First, I really enjoyed her discussion of women needing to become comfortable with the idea of sitting at the table and reaching for things that they may not be qualified for on paper. This is something that I have struggled with, and now that I am attempting to transition my career into the technology sector it remains a frequent worry; if I don’t feel 110% confident in my abilities to do a project or even a job, I have a tendency shy away from taking it on or applying for it. All of the typical excuses come to mind: I’m not qualified for it, I don’t want to take it and screw it up, etc. Sandberg mentions that this mental barrier is something that women often hide behind that can keep them from progressing in their job, when in reality men face the same thoughts but are often more comfortable taking the risk because being aggressive and ambitious are often valued more highly in men than in women in the workplace.
But if I’ve learned nothing else from nearly a decade in the working world, the one thing I have learned is that most people don’t know what they are doing a good portion of the time. We’re all trying to stumble our way through, the only difference is whether you attempt to cover that up with bravado and arrogance in a Fake-It-Till-You-Make-It approach, or if you let it defeat you before you even start. Thinking about it that way has really helped me get around this barrier. After all, if we’re all just faking our way through it, why not throw yourself into the ring? Besides, as a life long learner I don’t do well when I’m not challenged or learning new things, and learning new things is a struggle by definition. I do feel like many more women could benefit from adjusting their worldview in a similar manner.
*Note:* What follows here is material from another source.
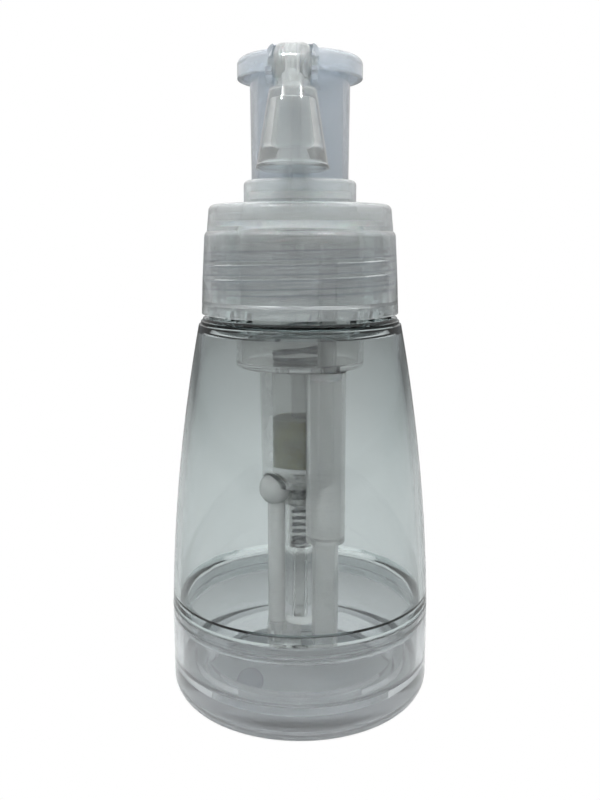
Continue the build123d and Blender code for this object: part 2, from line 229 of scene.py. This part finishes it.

Another part of the book I loved was Chapter 4: It’s a Jungle Gym, Not a Ladder. In this chapter Sandberg discusses the benefit of trying different kinds of jobs and accepting different positions in a less of a hierarchical advance to leadership positions. It’s an echo of something I feel very passionate about: Having broad experience in a more Renaissance Person approach is often better than having deep, specialized experience in only one area. We are in an era when many business are flattening out, becoming more team oriented and less hierarchical. In this kind of environment, it is far better to come to the table with diverse experience as opposed to being an expert in a single area. Ashley Stahl, Millennial Career Coach Extraordinaire, recently hinted at the same thing in a recent post on Forbes which discussed why the technical skills in any specific college major aren’t as important as you may think they are:
We’ve all worked with the genius intern with the perfect resume who couldn’t make it to the office on time (ever); the one who spoke six languages but teamwork wasn’t one of them. Likewise, we’ve all known the colleague from the never-heard-of-it college who hustled harder than anyone else on the team and flew up the ladder with blink and you’ll miss her speed.
As Arthur Clarke said, “It has yet to be proven that intelligence has any survival value.”
What has been proven is that the most successful leaders are motivated by a purpose.
– Ashley Stahl, Six Reasons Why Your College Major Doesn’t Matter
Focusing on a ground-up, hierarchical approach to your dream job is only going to leave you frustrated. Take Sheryl’s advice on this one: Don’t be afraid to try new industries, new positions or even taking lateral positions if it will give you new experience you can move forward with. There are lots of ways to get the top of the Jungle Gym.
Another great piece of wisdom from Sandberg relates to a shift I strongly agree needs to be made by the entire working world across all industries: We need to stop being afraid to talk about certain issues. Specifically, she points to the issue of women and whether or not they have or want to have children. In an early chapter of the book, she admits that when she noticed a younger female employee at Google seemed to be pulling back from advancement, she pulled the young woman aside and asked her if she was doing this because she wanted children in the near future and was afraid she would advance her job to a level where she couldn’t do both. Sandberg admits that this direct question would put any good labor lawyer into a state of apoplectic shock; after all, both gender and pregnancy are protected classifications for employees and cannot be used as a basis for decisions around hiring, pay or promotion. Even I found my jaw on my lap when she admitted that she regularly asks questions like this, it’s drilled into you in any kind of business or management training that this is a huge no-go zone when it comes to conversations with employees or perspective employees.
But Sandberg points out something which I had never thought of before, and I agree needs to be discussed in the business world. The law simply states that these are protected classes…it does not forbid discussion of them. Lawyers and legions of HR practitioners, fearful of lawsuits and legal liability, have taken this a step farther and, to protect the business, have decided that these topics can’t even be discussed. But these issues are strongly intertwined with things like pay equity for women, workforce retention issues and the like. Many experts have pointed out that one of the biggest hurdles that women face in the working world is lack of paid family leave, and that having access to paid family leave leads to benefits for employees, employers and the economy as a whole. How can we expect to have this conversation when employers won’t discuss it for fear of litigation? As Sandberg points out, this has a chilling effect on some much needed reforms, and opines that it cannot be the intention of a law to protect women from discrimination if that protection hurts women in the long run by killing any chances of reform. Without the freedom to talk about these issues, interviews and reviews become something similar to Supreme Court Nomination hearings…a contest in how many ways both sides can say nothing. It is a pointless exercise that accomplishes next to nothing.
Despite some issues I have with the book, overall it was a good read and I do think it will be influential in the working world across all sectors. Some sectors and areas of the country will change faster than others, but change is coming and Sandberg has her finger on the pulse of much of that change.